### Stored data ###

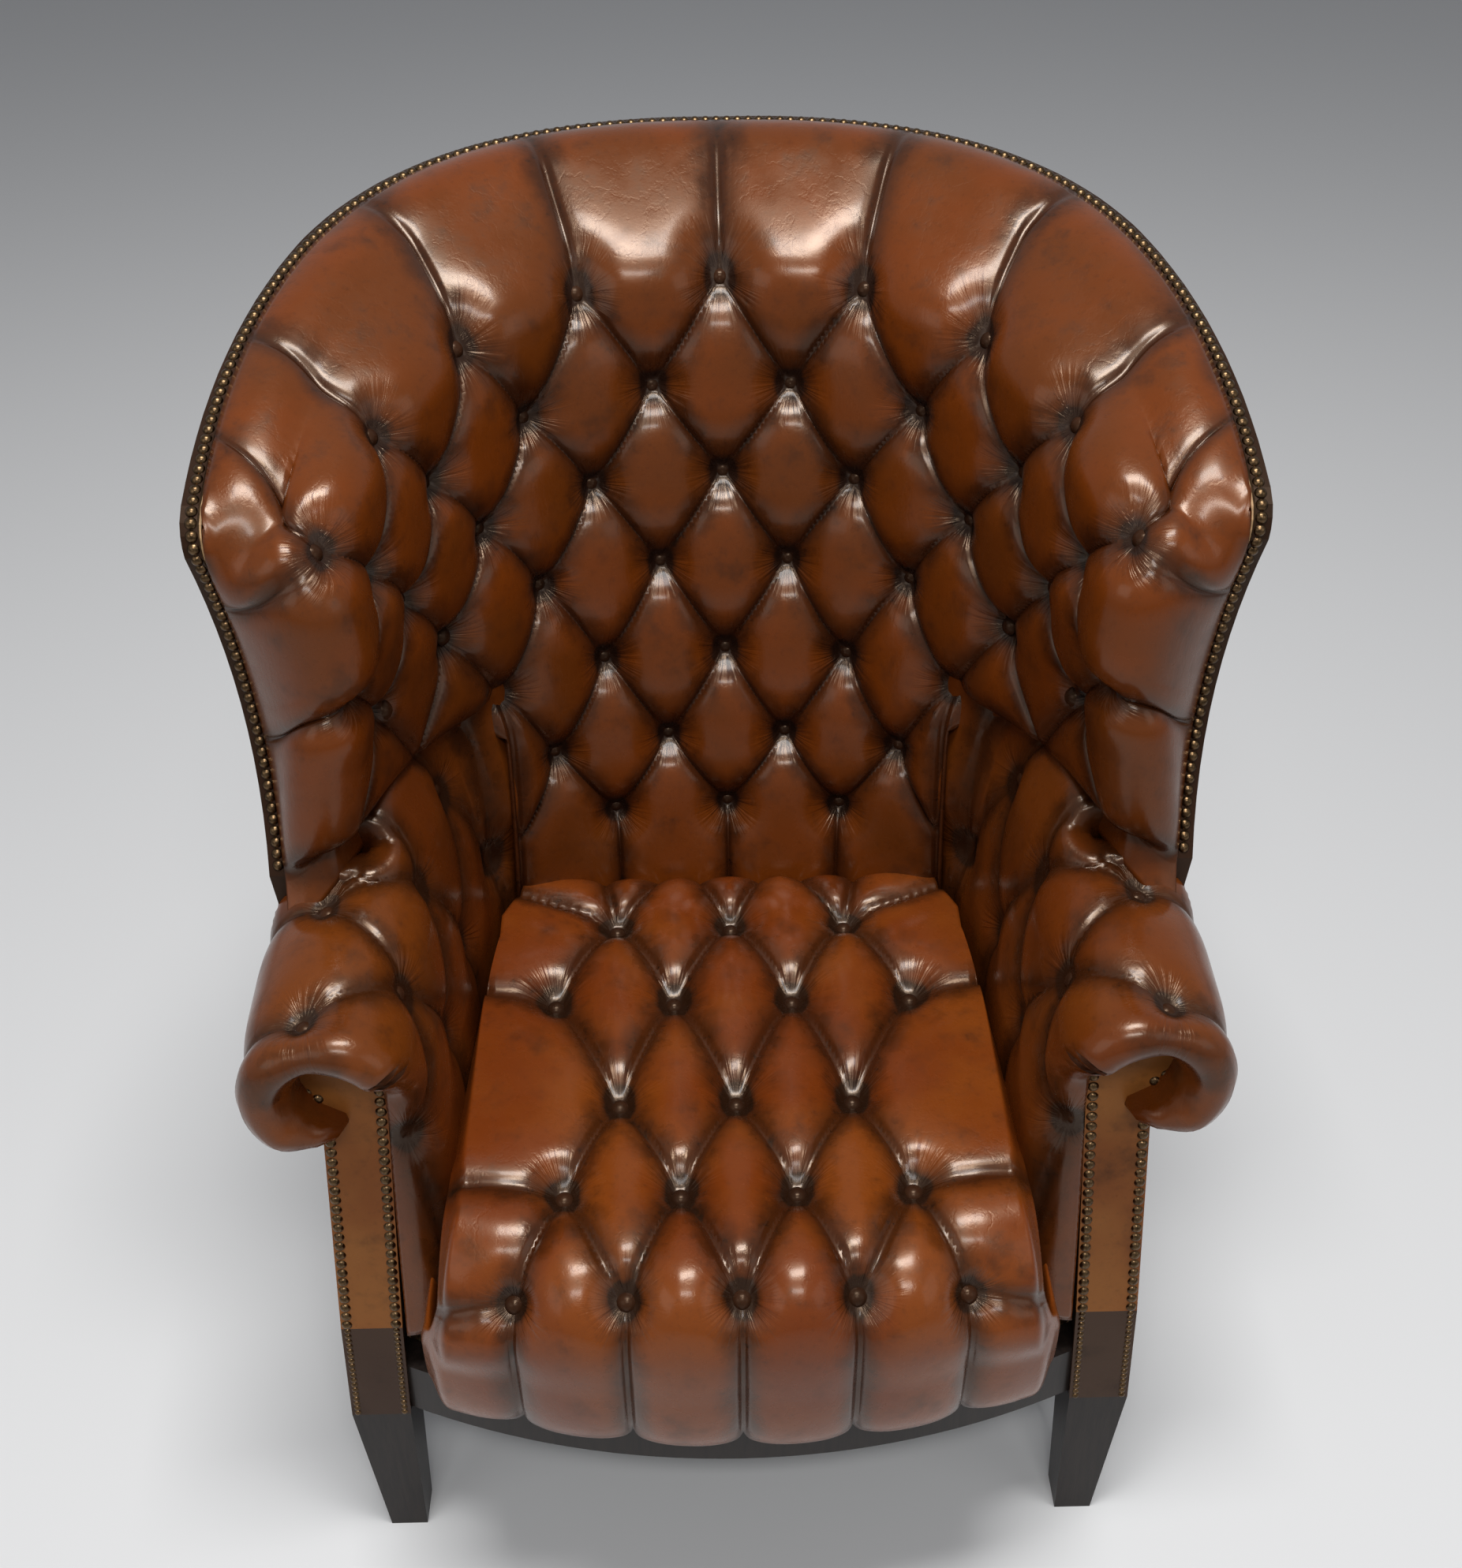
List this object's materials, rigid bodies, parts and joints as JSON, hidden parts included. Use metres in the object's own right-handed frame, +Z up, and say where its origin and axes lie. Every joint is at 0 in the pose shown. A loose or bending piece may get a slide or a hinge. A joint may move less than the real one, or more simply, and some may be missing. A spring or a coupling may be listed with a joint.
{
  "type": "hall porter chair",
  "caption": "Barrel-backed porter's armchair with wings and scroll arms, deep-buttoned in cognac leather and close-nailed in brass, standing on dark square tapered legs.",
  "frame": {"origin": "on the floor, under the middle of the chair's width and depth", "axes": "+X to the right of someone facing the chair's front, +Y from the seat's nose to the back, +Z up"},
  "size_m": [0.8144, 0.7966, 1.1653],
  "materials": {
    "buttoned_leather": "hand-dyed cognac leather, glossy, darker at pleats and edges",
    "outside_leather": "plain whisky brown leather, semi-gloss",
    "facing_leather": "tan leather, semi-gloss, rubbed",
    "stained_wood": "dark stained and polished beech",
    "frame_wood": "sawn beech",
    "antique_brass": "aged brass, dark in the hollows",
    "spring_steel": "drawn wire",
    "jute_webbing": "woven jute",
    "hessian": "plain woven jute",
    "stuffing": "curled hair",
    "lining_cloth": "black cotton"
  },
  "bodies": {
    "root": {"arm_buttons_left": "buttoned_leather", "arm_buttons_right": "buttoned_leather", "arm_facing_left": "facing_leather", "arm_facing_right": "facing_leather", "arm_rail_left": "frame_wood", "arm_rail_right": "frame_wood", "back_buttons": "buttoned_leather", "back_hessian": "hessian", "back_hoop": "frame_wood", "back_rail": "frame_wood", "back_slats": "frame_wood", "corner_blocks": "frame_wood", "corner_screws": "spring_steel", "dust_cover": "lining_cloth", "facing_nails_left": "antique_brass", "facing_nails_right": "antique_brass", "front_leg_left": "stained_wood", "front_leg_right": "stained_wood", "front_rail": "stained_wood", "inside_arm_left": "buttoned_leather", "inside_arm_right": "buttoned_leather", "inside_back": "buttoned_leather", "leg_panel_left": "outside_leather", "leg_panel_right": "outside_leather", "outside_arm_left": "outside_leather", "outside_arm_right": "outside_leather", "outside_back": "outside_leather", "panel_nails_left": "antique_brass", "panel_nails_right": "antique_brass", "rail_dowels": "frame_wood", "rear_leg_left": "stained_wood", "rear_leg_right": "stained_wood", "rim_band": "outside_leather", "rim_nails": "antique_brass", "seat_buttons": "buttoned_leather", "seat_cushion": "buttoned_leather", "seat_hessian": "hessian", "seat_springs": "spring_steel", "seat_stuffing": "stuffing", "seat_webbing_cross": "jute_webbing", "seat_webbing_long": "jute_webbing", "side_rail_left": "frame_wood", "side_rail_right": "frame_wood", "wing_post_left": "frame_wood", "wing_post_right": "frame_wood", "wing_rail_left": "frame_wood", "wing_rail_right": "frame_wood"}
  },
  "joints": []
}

###

## Exercise
Using the data above, reproduce every line exactly.

## Solution
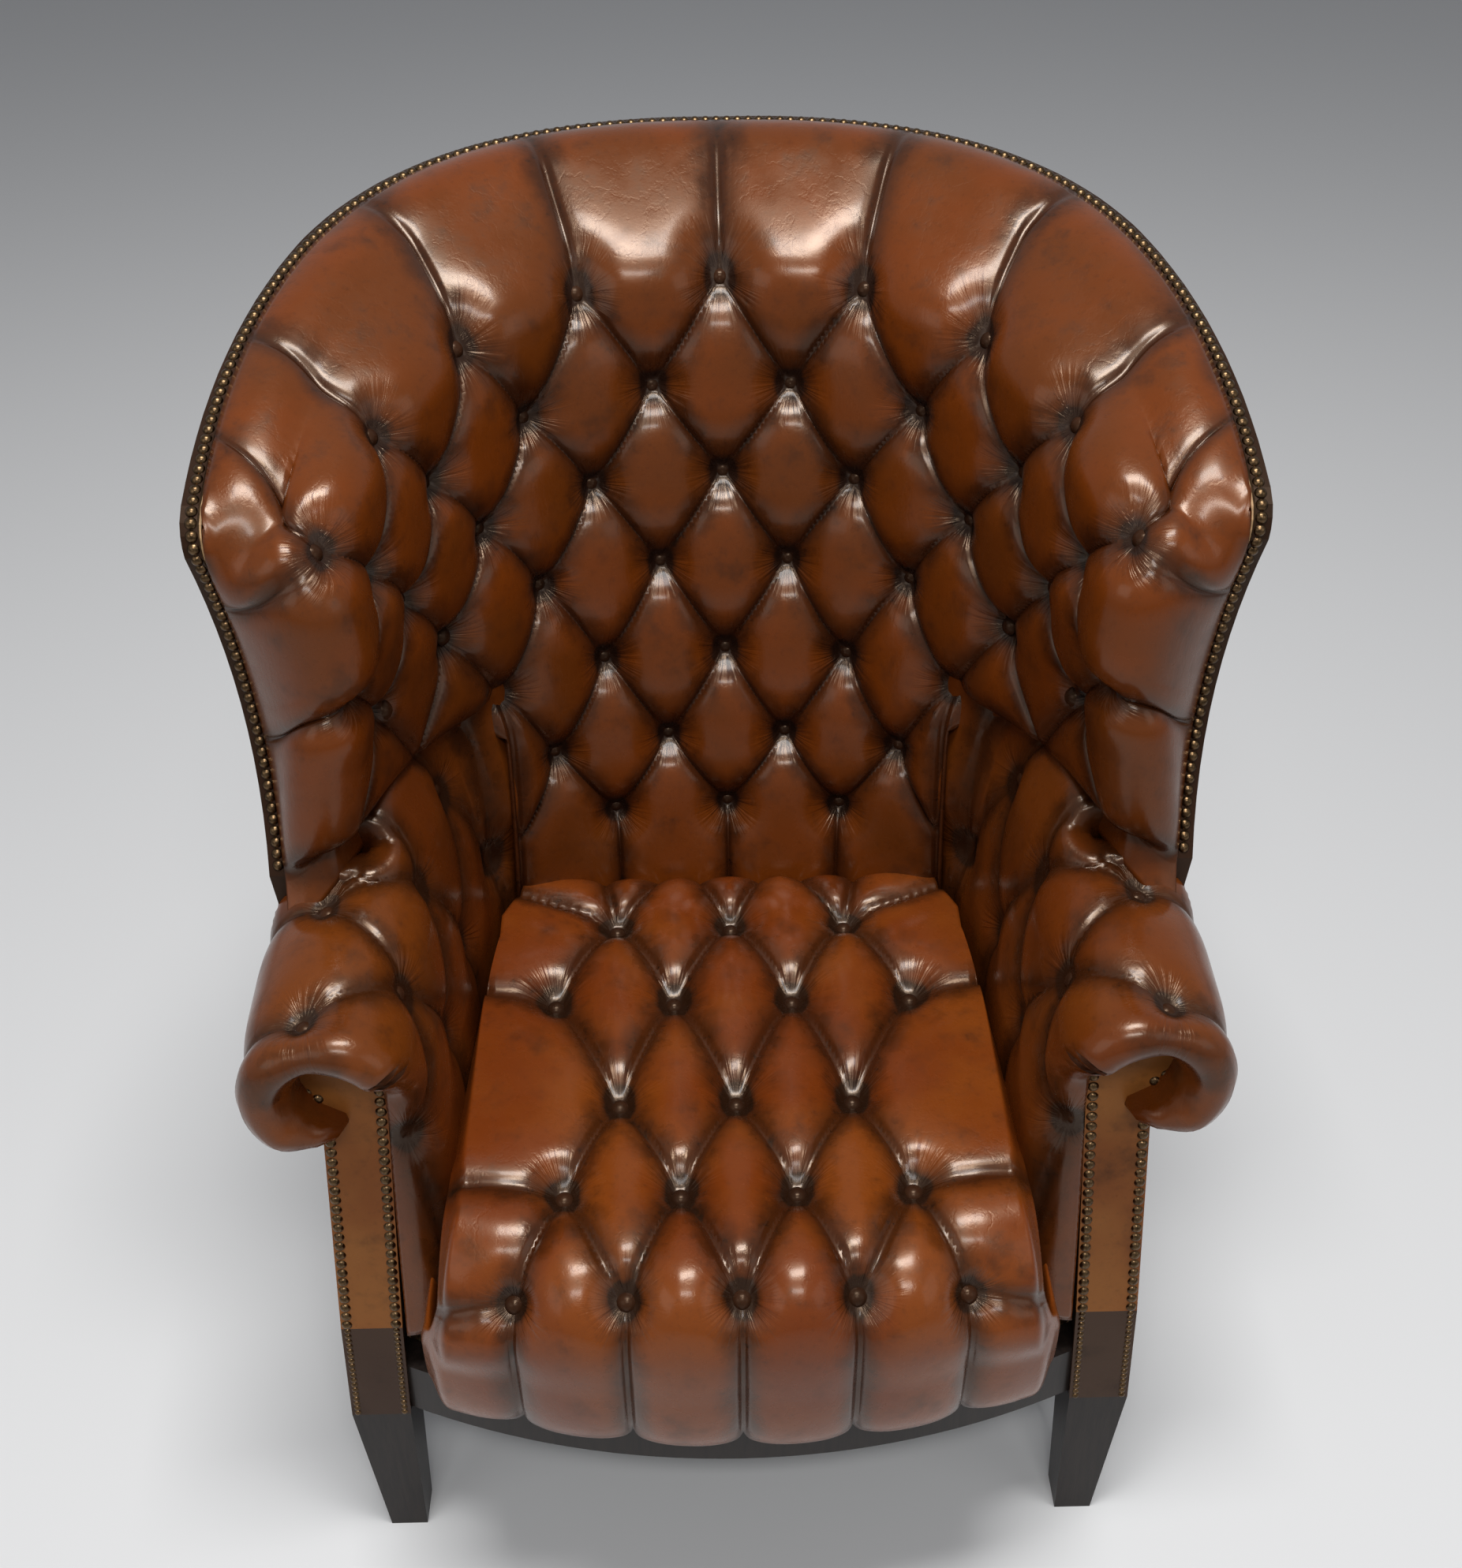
List this object's materials, rigid bodies, parts and joints as JSON, hidden parts included. Use metres in the object's own right-handed frame, +Z up, and say where its origin and axes lie. Every joint is at 0 in the pose shown. A loose or bending piece may get a slide or a hinge. A joint may move less than the real one, or more simply, and some may be missing. A spring or a coupling may be listed with a joint.
{
  "type": "hall porter chair",
  "caption": "Barrel-backed porter's armchair with wings and scroll arms, deep-buttoned in cognac leather and close-nailed in brass, standing on dark square tapered legs.",
  "frame": {"origin": "on the floor, under the middle of the chair's width and depth", "axes": "+X to the right of someone facing the chair's front, +Y from the seat's nose to the back, +Z up"},
  "size_m": [0.8144, 0.7966, 1.1653],
  "materials": {
    "buttoned_leather": "hand-dyed cognac leather, glossy, darker at pleats and edges",
    "outside_leather": "plain whisky brown leather, semi-gloss",
    "facing_leather": "tan leather, semi-gloss, rubbed",
    "stained_wood": "dark stained and polished beech",
    "frame_wood": "sawn beech",
    "antique_brass": "aged brass, dark in the hollows",
    "spring_steel": "drawn wire",
    "jute_webbing": "woven jute",
    "hessian": "plain woven jute",
    "stuffing": "curled hair",
    "lining_cloth": "black cotton"
  },
  "bodies": {
    "root": {"arm_buttons_left": "buttoned_leather", "arm_buttons_right": "buttoned_leather", "arm_facing_left": "facing_leather", "arm_facing_right": "facing_leather", "arm_rail_left": "frame_wood", "arm_rail_right": "frame_wood", "back_buttons": "buttoned_leather", "back_hessian": "hessian", "back_hoop": "frame_wood", "back_rail": "frame_wood", "back_slats": "frame_wood", "corner_blocks": "frame_wood", "corner_screws": "spring_steel", "dust_cover": "lining_cloth", "facing_nails_left": "antique_brass", "facing_nails_right": "antique_brass", "front_leg_left": "stained_wood", "front_leg_right": "stained_wood", "front_rail": "stained_wood", "inside_arm_left": "buttoned_leather", "inside_arm_right": "buttoned_leather", "inside_back": "buttoned_leather", "leg_panel_left": "outside_leather", "leg_panel_right": "outside_leather", "outside_arm_left": "outside_leather", "outside_arm_right": "outside_leather", "outside_back": "outside_leather", "panel_nails_left": "antique_brass", "panel_nails_right": "antique_brass", "rail_dowels": "frame_wood", "rear_leg_left": "stained_wood", "rear_leg_right": "stained_wood", "rim_band": "outside_leather", "rim_nails": "antique_brass", "seat_buttons": "buttoned_leather", "seat_cushion": "buttoned_leather", "seat_hessian": "hessian", "seat_springs": "spring_steel", "seat_stuffing": "stuffing", "seat_webbing_cross": "jute_webbing", "seat_webbing_long": "jute_webbing", "side_rail_left": "frame_wood", "side_rail_right": "frame_wood", "wing_post_left": "frame_wood", "wing_post_right": "frame_wood", "wing_rail_left": "frame_wood", "wing_rail_right": "frame_wood"}
  },
  "joints": []
}